KEY POINTS
- NUPENG begins nationwide strike despite government attempts to prevent disruption.
- Dispute centers on Dangote Refinery’s truck distribution plan and alleged anti-union policies.
- Fuel marketers warn of closures as labour groups back NUPENG, while activists caution hardship for ordinary Nigerians.
Despite government efforts to prevent a confrontation over alleged anti-labor practices at the massive Dangote Petroleum Refinery, Nigeria’s powerful oil workers’ union, NUPENG, pushed forward with a nationwide strike on Monday.
After negotiations with the federal government and the state oil company over the weekend failed to produce a compromise, the Nigeria Union of Petroleum and Natural Gas Workers, NUPENG, confirmed that its members, including thousands of drivers of petroleum tankers, had started to suspend their services. Fears of fuel shortages and economic disruptions in Africa’s largest crude producer are heightened by the strike.
Union president Williams Akporeha said that while officials from the Ministry of Labour and the Nigerian National Petroleum Company Limited (NNPC) made last-minute overtures, no meaningful concessions were offered. “The strike starts tomorrow morning as planned,” he told reporters on Sunday, underscoring the union’s frustration.
Dangote’s fuel distribution plan sparks industry backlash
The refinery’s proposal to introduce 4,000 trucks powered by compressed natural gas for direct fuel distribution is at the center of the conflict. NUPENG claims that drivers hired for the trucks were coerced into signing contracts that prohibited them from joining a union, a practice it condemned as violating both international labor standards and Nigeria’s Constitution.
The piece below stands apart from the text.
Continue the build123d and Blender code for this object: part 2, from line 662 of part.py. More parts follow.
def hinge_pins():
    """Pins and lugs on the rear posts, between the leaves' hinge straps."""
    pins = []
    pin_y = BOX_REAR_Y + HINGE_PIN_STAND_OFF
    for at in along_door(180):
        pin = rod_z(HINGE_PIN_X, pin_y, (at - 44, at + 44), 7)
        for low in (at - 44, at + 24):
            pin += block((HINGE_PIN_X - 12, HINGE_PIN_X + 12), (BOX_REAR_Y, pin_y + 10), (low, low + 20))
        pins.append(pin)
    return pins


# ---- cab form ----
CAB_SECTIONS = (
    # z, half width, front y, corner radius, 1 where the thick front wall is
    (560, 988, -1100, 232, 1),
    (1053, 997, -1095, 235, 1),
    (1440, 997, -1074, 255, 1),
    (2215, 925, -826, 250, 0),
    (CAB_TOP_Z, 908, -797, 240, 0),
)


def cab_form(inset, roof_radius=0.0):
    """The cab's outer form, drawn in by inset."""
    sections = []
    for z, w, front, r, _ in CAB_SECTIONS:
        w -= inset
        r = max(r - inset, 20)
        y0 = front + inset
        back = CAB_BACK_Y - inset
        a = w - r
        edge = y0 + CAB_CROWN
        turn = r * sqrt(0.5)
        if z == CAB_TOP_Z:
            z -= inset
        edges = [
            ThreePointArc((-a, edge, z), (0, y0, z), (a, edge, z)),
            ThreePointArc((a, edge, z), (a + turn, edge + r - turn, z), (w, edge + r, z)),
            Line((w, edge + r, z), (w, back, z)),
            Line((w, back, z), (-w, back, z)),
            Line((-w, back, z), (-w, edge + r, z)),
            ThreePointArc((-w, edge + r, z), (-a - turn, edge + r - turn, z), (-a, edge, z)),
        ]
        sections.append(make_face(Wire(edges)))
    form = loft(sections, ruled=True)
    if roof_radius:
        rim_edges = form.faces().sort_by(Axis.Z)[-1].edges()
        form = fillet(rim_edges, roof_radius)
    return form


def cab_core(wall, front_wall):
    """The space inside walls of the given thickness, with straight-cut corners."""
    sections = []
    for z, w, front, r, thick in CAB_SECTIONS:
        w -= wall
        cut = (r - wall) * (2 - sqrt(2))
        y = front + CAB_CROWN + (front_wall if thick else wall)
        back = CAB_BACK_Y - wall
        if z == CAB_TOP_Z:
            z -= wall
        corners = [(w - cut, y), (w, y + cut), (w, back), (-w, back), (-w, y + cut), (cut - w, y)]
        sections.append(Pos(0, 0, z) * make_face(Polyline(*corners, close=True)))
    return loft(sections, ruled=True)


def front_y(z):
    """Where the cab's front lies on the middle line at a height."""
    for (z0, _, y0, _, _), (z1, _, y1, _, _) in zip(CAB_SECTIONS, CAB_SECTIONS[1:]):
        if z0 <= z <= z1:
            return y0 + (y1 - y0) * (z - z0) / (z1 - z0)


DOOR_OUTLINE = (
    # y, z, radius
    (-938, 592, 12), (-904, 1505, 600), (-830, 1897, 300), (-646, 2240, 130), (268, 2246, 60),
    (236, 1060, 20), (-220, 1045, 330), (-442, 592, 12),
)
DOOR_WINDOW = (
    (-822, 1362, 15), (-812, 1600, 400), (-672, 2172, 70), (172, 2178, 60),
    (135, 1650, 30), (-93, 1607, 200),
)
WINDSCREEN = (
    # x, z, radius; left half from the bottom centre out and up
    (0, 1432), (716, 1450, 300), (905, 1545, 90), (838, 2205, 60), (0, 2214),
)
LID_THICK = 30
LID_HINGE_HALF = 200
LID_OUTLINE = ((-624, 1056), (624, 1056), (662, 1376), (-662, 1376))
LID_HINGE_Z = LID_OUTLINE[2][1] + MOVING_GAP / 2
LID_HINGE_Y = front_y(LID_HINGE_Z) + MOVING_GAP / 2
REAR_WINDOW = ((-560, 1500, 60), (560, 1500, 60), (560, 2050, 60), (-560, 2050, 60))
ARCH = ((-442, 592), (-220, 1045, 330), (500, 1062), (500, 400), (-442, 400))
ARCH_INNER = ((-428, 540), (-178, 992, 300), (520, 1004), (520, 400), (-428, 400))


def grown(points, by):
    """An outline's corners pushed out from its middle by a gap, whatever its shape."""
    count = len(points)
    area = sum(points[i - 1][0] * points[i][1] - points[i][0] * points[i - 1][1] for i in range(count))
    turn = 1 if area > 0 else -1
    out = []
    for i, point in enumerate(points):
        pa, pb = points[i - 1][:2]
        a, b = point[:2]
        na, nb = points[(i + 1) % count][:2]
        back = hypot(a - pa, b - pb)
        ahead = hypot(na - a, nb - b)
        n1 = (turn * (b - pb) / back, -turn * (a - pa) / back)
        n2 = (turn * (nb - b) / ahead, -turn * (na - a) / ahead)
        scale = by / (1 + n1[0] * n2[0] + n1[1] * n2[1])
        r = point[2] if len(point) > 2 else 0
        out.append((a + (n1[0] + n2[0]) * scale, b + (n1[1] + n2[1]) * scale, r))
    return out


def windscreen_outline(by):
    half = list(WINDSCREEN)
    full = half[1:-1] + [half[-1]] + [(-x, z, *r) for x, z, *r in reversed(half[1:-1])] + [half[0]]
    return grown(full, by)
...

Labor Minister Muhammad Dingyadi warned that even a day-long disruption could cause billions of naira in losses and worsen the situation for households already struggling with inflation as the government rushed on Sunday to avoid a shutdown. Asserting that Dangote’s distribution strategy threatens to drive out smaller competitors, fuel station operators affiliated with the Petroleum Products Retail Outlet Owners Association of Nigeria (PETROAN) stated that they would also halt operations if the strike continues.
“The aggressive business strategies of the Dangote refinery will have far-reaching consequences,” PETROAN President Billy Gillis-Harry said, pledging to halt fuel lifting and sales beginning Tuesday.
The dispute has drawn heavyweight allies to NUPENG’s corner. Prominent lawyer Femi Falana accused the refinery of violating trade union laws and urged regulators to curb what he described as monopolistic behavior. The Nigeria Labour Congress (NLC) also signaled readiness to mobilize in solidarity, calling Dangote’s policies “crude and dangerous.”
Yet not all voices supported escalation. The Economic Rights Activists (ERA) group urged NUPENG to reconsider, warning that ordinary Nigerians—teachers, small traders, transport workers—would feel the brunt of fuel shortages through rising fares, food prices, and supply disruptions. “This is not a fight for justice—it is a direct attack on the Nigerian people,” ERA’s Executive Director Josiah Inuwa said.